Let’s get on with no. 1. Music has been my anchor through good and bad times. It’s been my teacher and comforter. Perhaps, I’ve learned more lessons from music and songs than from anything else. But how? How can music teach? Isn’t it there just for entertainment? Not for me. How dare anyone limit the scope of music to “just for entertainment”? I have learned singing, English, interpreting poetry, philosophy, theology through music. I developed a taste for sublimity from nothing but music. There are great treasures hidden in the songs that we hear. I just want to highlight these treasures.

And when I say that the music has a potential to teach, that potential comes largely from the lyrics. However, with great music accompanying great lyrics, the lyrics come alive and become unforgettable. Sometimes, the songs become the part of our own identity. And in this way, some songs become timeless artifacts of the human condition. They become eternal, relevant through all times. Very much in contrast to our current tendencies of running after the next best (or the worst) thing. I think the way to cure our world from chronic amnesia is poetry. And the world needs poets and romantics more than it needs economists, technologists & politicians.

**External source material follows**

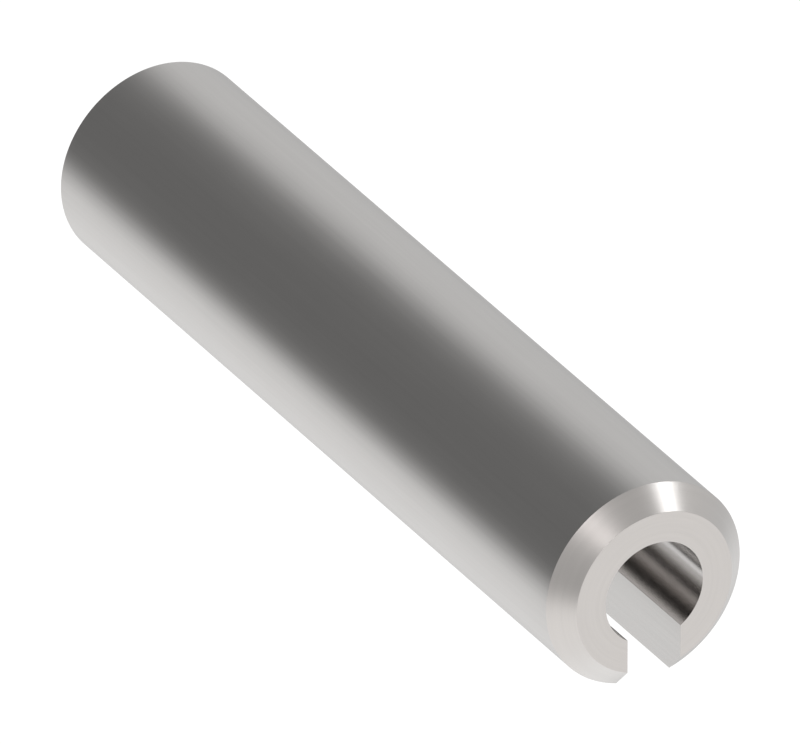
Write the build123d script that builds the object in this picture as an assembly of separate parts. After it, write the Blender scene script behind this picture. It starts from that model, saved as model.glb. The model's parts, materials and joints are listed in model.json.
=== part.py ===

So, in an attempt to nurture poet inside you, I want to do a series of blog posts that will highlight an artists or a song that has stayed with me for years and will stay with me for years to come. These songs have struck a secret chord with me and I hope they do it with you as well. I will be tagging all my articles in this series with the tag “a secret chord”.

Let me introduce the song that I want to highlight today. It is also a song from which I’m stealing the title for this series of blog posts. It is, “Hallelujah” by Leonard Cohan. The best musical rendition is from “Jeff Buckley” but a lot of other artists have also covered it. Here’s the lyrics:

[Verse 1] Now I've heard there was a secret chord That David played, and it pleased the Lord But you don't really care for music, do you? It goes like this, the fourth, the fifth The minor fall, the major lift The baffled king composing "Hallelujah"

[Chorus]
Hallelujah, Hallelujah
Hallelujah, Hallelujah

[Verse 2]
Your faith was strong but you needed proof
You saw her bathing on the roof
Her beauty and the moonlight overthrew you
She tied you to a kitchen chair
She broke your throne and she cut your hair
And from your lips she drew the Hallelujah

[Chorus]
Hallelujah, Hallelujah
Hallelujah, Hallelujah

[Verse 3]
Baby I have been here before
I know this room, I’ve walked this floor
I used to live alone before I knew you
I’ve seen your flag on the marble arch
Love is not a victory march
It’s a cold and it’s a broken Hallelujah

[Chorus]
Hallelujah, Hallelujah
Hallelujah, Hallelujah

[Verse 4]
There was a time you let me know
What’s really going on below
But now you never show it to me, do you?
And remember when I moved in you
The holy dove was moving too
And every breath we drew was Hallelujah

[Chorus]
Hallelujah, Hallelujah
Hallelujah, Hallelujah

[Verse 5]
You say I took the name in vain
I don’t even know the name
But if I did, well really, what’s it to you?
There’s a blaze of light in every word
It doesn’t matter which you heard
The holy or the broken Hallelujah

[Chorus]
Hallelujah, Hallelujah
Hallelujah, Hallelujah

[Verse 6]
Maybe there’s a God above
But all I’ve ever learned from love
Was how to shoot somebody who outdrew you
And it’s not a cry that you hear at night
It’s not somebody who’s seen the light
It’s a cold and it’s a broken Hallelujah

[Chorus]
Hallelujah, Hallelujah
Hallelujah, Hallelujah

[Verse 7]
I did my best, it wasn’t much
I couldn’t feel, so I tried to touch
I’ve told the truth, I didn’t come to fool you
And even though it all went wrong
I’ll stand before the Lord of Song
With nothing on my tongue but Hallelujah

[Chorus]
Hallelujah, Hallelujah
Hallelujah, Hallelujah

So, why do I love this song? Because it defies categorization. There are parts of the song that I don’t fully understand, but I can’t deny a certain mystical allure of the song. It haunts me from time to time. It is not perfect. It is broken. But still, it’s beautiful. It’s something to wrestle with.

As this is just the first post, I won’t go in deeper into the lyrics. I’ll leave that to you. For now, go on and listen to the song from Youtube.